# Data segment
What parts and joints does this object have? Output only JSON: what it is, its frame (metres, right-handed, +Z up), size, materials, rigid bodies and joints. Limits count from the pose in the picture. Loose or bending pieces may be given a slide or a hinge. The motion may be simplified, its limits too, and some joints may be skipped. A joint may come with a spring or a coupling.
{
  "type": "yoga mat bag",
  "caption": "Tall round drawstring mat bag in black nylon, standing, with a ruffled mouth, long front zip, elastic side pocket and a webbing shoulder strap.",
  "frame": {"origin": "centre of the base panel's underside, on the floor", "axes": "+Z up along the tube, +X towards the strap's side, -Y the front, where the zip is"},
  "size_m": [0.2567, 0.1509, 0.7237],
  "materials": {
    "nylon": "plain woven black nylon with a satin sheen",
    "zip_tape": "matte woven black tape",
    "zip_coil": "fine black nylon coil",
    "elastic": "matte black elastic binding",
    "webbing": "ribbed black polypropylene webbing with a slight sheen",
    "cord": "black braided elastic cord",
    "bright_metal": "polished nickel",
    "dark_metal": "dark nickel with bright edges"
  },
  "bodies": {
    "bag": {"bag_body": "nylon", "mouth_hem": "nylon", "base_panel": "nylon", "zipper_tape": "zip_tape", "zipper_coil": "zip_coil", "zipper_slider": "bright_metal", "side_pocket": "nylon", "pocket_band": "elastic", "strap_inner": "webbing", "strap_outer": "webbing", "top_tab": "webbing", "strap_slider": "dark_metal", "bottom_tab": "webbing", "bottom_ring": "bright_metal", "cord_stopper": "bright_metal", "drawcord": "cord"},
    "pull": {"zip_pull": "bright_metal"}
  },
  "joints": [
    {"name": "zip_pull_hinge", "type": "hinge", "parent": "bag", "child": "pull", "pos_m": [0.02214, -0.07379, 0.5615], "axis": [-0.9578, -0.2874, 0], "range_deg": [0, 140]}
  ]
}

# Problem details
Write the whole listing out again. Keep every line exactly as it is.

# Result below
What parts and joints does this object have? Output only JSON: what it is, its frame (metres, right-handed, +Z up), size, materials, rigid bodies and joints. Limits count from the pose in the picture. Loose or bending pieces may be given a slide or a hinge. The motion may be simplified, its limits too, and some joints may be skipped. A joint may come with a spring or a coupling.
{
  "type": "yoga mat bag",
  "caption": "Tall round drawstring mat bag in black nylon, standing, with a ruffled mouth, long front zip, elastic side pocket and a webbing shoulder strap.",
  "frame": {"origin": "centre of the base panel's underside, on the floor", "axes": "+Z up along the tube, +X towards the strap's side, -Y the front, where the zip is"},
  "size_m": [0.2567, 0.1509, 0.7237],
  "materials": {
    "nylon": "plain woven black nylon with a satin sheen",
    "zip_tape": "matte woven black tape",
    "zip_coil": "fine black nylon coil",
    "elastic": "matte black elastic binding",
    "webbing": "ribbed black polypropylene webbing with a slight sheen",
    "cord": "black braided elastic cord",
    "bright_metal": "polished nickel",
    "dark_metal": "dark nickel with bright edges"
  },
  "bodies": {
    "bag": {"bag_body": "nylon", "mouth_hem": "nylon", "base_panel": "nylon", "zipper_tape": "zip_tape", "zipper_coil": "zip_coil", "zipper_slider": "bright_metal", "side_pocket": "nylon", "pocket_band": "elastic", "strap_inner": "webbing", "strap_outer": "webbing", "top_tab": "webbing", "strap_slider": "dark_metal", "bottom_tab": "webbing", "bottom_ring": "bright_metal", "cord_stopper": "bright_metal", "drawcord": "cord"},
    "pull": {"zip_pull": "bright_metal"}
  },
  "joints": [
    {"name": "zip_pull_hinge", "type": "hinge", "parent": "bag", "child": "pull", "pos_m": [0.02214, -0.07379, 0.5615], "axis": [-0.9578, -0.2874, 0], "range_deg": [0, 140]}
  ]
}